Other compelling studies which round out the exhibit are some surprisingly un-exaggerated photographs by Andy Warhol and a lovely small neo-classical image of Sarah Bowdoin by the French painter Louis Leopold Boilly.
Because the selection of exhibition works has been carefully made to reflect diversity of subjects and styles, one does not come away with any definitive answers to the curator’s initial queries. One senses a growing honesty in portraiture as time marches forward, fueled in no small measure by the advent of photography.One can trace stylistic changes over the two hundred years, and the way the sitter engages the viewer contributes a great deal to the viewer’s response, which is surely as subjective as the artist’s relationship with the sitter. And, as evidenced in this exhibition with fine female portraits by both men and women artists, this psychological insight has nothing to do with gender at all, but rather with the artist’s sensitivity, perspicacity, and the ability to identify with the subject.

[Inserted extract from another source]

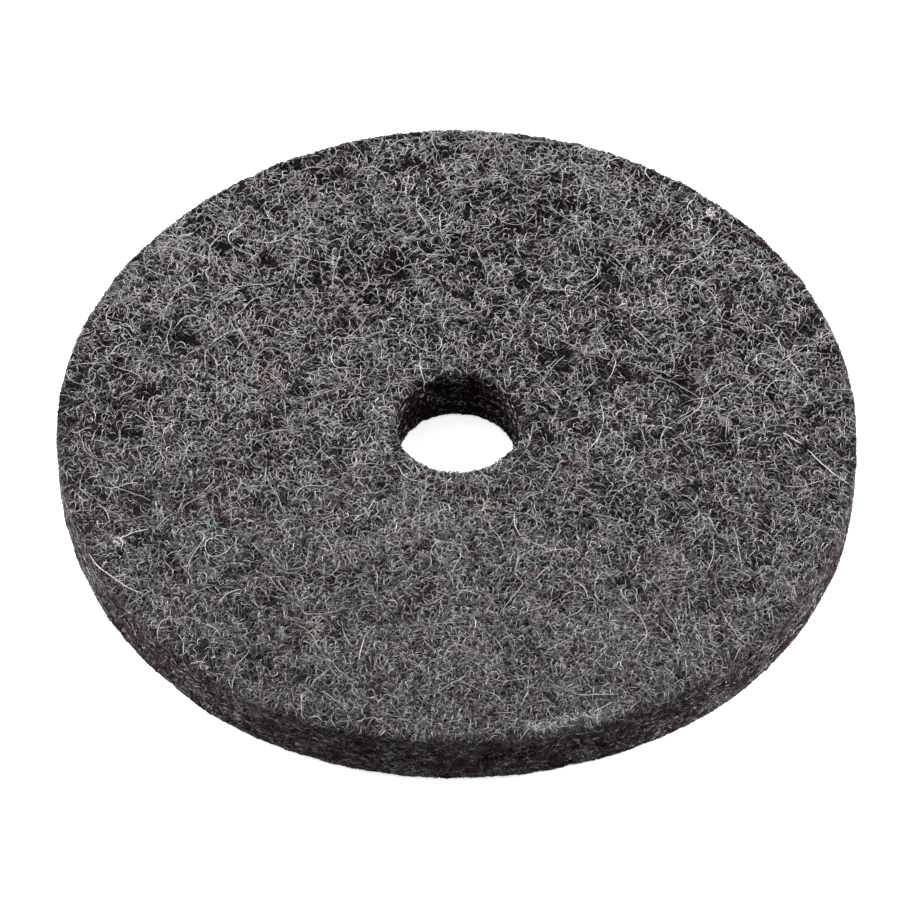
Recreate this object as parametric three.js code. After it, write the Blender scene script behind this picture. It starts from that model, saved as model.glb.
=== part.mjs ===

If one commonality emerges from the broad spectrum of individuals and artistic styles represented, it is that a truly great portrait is one in which the artist and the model have achieved a tacit intimacy and understanding. What exactly that insight is very often remains a mystery to the viewer. We do not know what thoughts run through Phebe Upham’s mind or what ideas occupy Elizabeth Nelson’s thoughts, but we are drawn in by the sheer power of that inner life. In a truly fine portrait, the viewer becomes part of the creative triangle, entering the world of the subject and the artist, and finding a connection - across time and cultures - to the viewer’s own world and its truths.